Dynamic Pore Environments: Harnessing Modulator Mobility for Adaptive Gas Separation in MOFs

Inspired by Rayder et al. (2023, JACS), who uncovered unexpected dynamic behavior of node-capping modulators in MOF-808 during CO₂ adsorption, this idea proposes a systematic exploration of MOF families where the mobility and exchangeability of capping agents or modulators are engineered as functional features rather than tolerated anomalies. Currently, most MOF design assumes static, rigid pores, but this research would embrace and control modulator dynamics to create "smart" MOFs that can adapt their pore environments in response to external stimuli (e.g., different gases, temperature, pressure). By tuning the chemical nature and binding strength of modulators, one could achieve reversible, selective adsorption or separation, opening up new possibilities for gas purification, sensing, or responsive catalysis.
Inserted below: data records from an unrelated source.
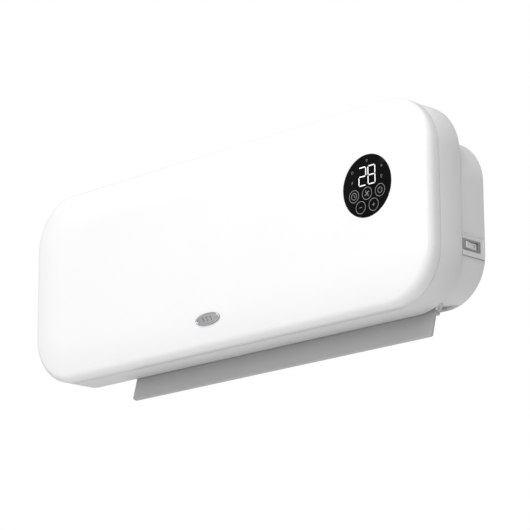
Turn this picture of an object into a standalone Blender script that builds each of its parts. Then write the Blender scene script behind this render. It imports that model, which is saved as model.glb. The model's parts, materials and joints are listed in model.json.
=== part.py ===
"""Wall-hung fan convector heater, as an assembly of separate parts.

Metres, +Z up. The front faces -Y and the wall plane is Y = 0. The origin is the centre of the wall
bracket's back face. Each object is one part; the louvre flap, its crank and link, the fan rotor and
the switch rocker are placed on their own axes.
"""

import math

import bmesh
import bpy
from mathutils import Vector

# ---- driving dimensions ----
PANEL_WIDTH = 0.550
PANEL_HEIGHT = 0.200
PANEL_CORNER = 0.054
PANEL_SIDE = 0.007  # straight side of the front panel, in front of the seam
PANEL_EDGE = 0.009  # radius of its front edge
PANEL_CROWN = 0.0036  # rise from that edge to the flat middle
PANEL_CROWN_WIDTH = 0.035
PANEL_WALL = 0.0025
PANEL_TONGUE = 0.004
TONGUE_WALL = 0.0015

RIM_DEPTH = 0.030
RIM_WALL = 0.0025
RIM_LIP = 0.006  # width of the rim's back plate at the sides and top of its window
RIM_FOOT = 0.0045  # the same below the window

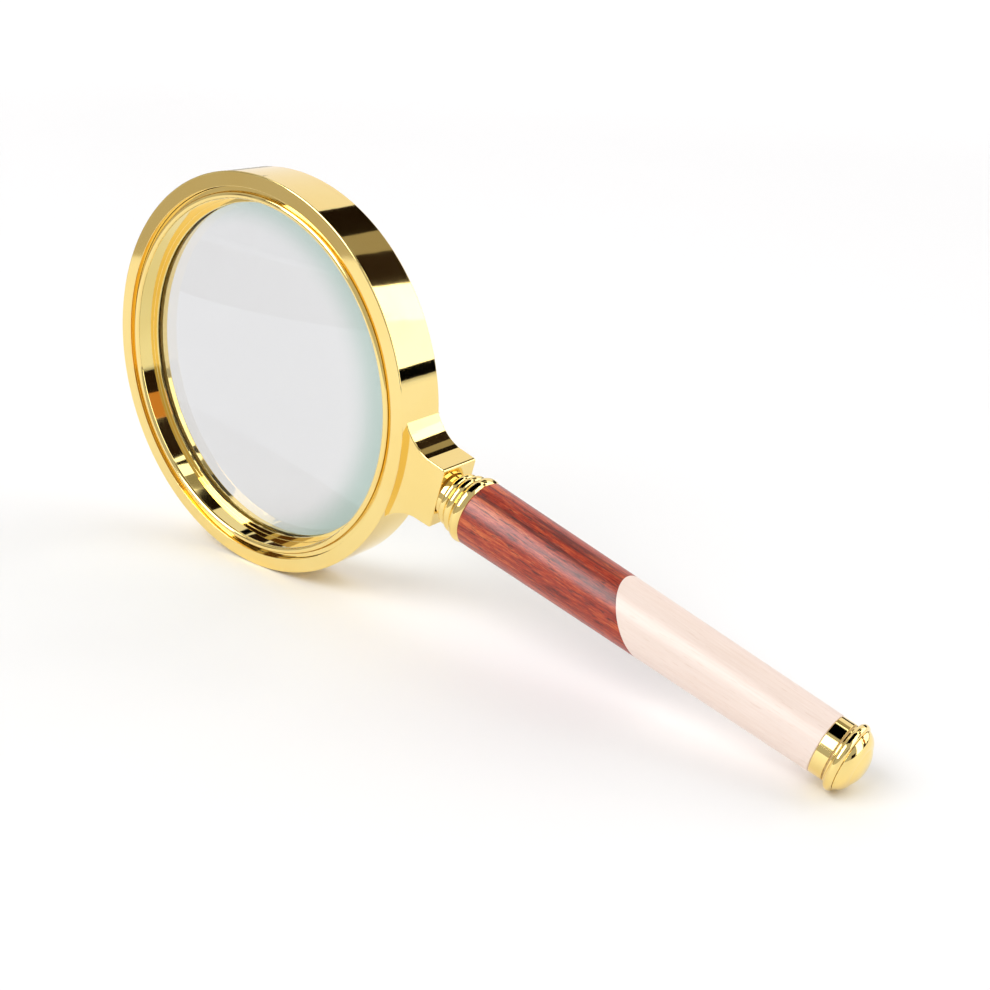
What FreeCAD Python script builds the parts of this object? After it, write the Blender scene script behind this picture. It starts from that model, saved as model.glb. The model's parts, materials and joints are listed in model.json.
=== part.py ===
"""A hand magnifying glass: a gold rim with a screwed-in lens, and a two-wood handle on a tie rod.

The parts are drawn in the glass's own frame, in millimetres.  Its origin is the centre of the rim,
X runs along the handle, Y runs through the lens from front to back, and Z runs up in the plane of
the rim.  Every part then gets the same placement, which stands the glass on the edge of its rim and
on the flange of its end cap, with the handle sloping down.
"""
import FreeCAD, Part
import math
import os
import re

import Sketcher

V = FreeCAD.Vector
doc = FreeCAD.newDocument("magnifying_glass")

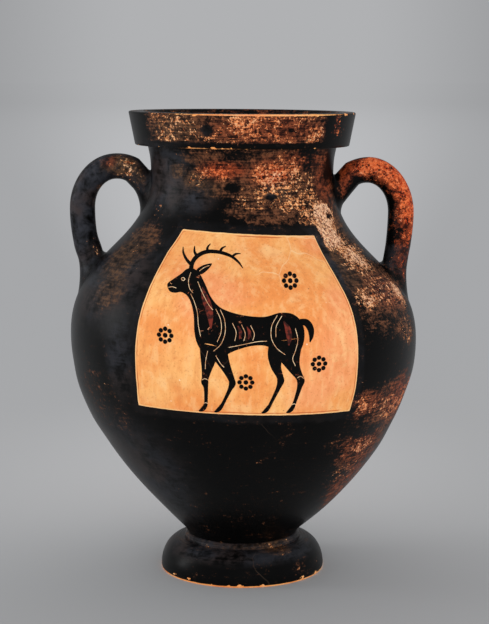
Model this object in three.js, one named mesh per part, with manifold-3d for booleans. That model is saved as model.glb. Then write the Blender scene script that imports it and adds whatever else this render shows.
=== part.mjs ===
// A terracotta amphora of the one-piece belly shape, made as a potter makes it: a rounded
// foot, a coil of clay smoothed round the joint above it, a body thrown in two sections, a
// neck, a flaring lip and two round handles. The pieces were luted together before firing,
// so each is a solid of its own and none of them moves.
// Millimetres, +Z up. The origin is the centre of the foot's resting ring, and the handles
// lie along X.

import * as THREE from "three";
import Module from "manifold-3d";
import { mergeVertices } from "three/addons/utils/BufferGeometryUtils.js";

// Foot
const foot_height = 27;
const foot_radius = 71.5;
const foot_crown_margin = 1.5; // flat top left outside the coil
const foot_edge_rise = 3.5; // from the ground up to the widest level
const foot_edge_inset = 0.8; // how far the bottom edge stands inside the widest level
const resting_ring_width = 10;
const recess_rise = 17; // depth of the hollow under the foot
const recess_throat_width = 6; // flat roof of the hollow round the throat
const foot_seat_width = 10; // ring of the foot's top that carries the body
const foot_side_share = 0.31;
const foot_top_share = 0.8;
const recess_side_share = 0.45;
const recess_top_share = 0.6;

// Coil smoothed round the joint of body and foot
const coil_width = 4.2;
const coil_height = 5.2;
const coil_shoulder_share = 0.55;

// Body, measured up from the foot's top
const base_radius = 46;
const base_flare_rise = 13;
const base_flare_radius = 54;
const base_flare_low_share = 0.5;
const base_lean_share = 0.22;
const base_flare_high_share = 0.35;
const belly_rise = 181; // up to the widest level
const belly_radius = 149.8;
const body_joint_rise = 123; // up to the joint of the two thrown sections
const swell_out_share = 0.99;
const swell_up_share = 0.51;
const belly_low_share = 0.11;
const wall_thickness = 7;
const floor_thickness = 9;

// Shoulder and neck
const shoulder_rise = 140; // from the widest level to the neck's narrowest
const neck_radius = 78.4;
const neck_joint_drop = 30; // below the neck's narrowest level
const belly_high_share = 0.5;
const neck_low_share = 0.49;
const neck_rise = 23.5; // from the narrowest level to the lip
const neck_top_radius = 81.1;
const neck_mid_share = 0.6;
const neck_end_rise_share = 0.25;
const neck_end_flare_share = 0.35;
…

This direction challenges the core assumption of static MOF pore environments and seeks to establish design rules for dynamic, adaptive frameworks.

References:

1. Unveiling Unexpected Modulator-CO2 Dynamics within a Zirconium Metal-Organic Framework.. Thomas M. Rayder, Filip Formalik, Simon M. Vornholt, Hilliary O Frank, Seryeong Lee, Maytham Alzayer, Zhihengyu Chen, Debabrata Sengupta, Timur Islamoglu, F. Paesani, K. Chapman, R. Snurr, O. Farha (2023). Journal of the American Chemical Society.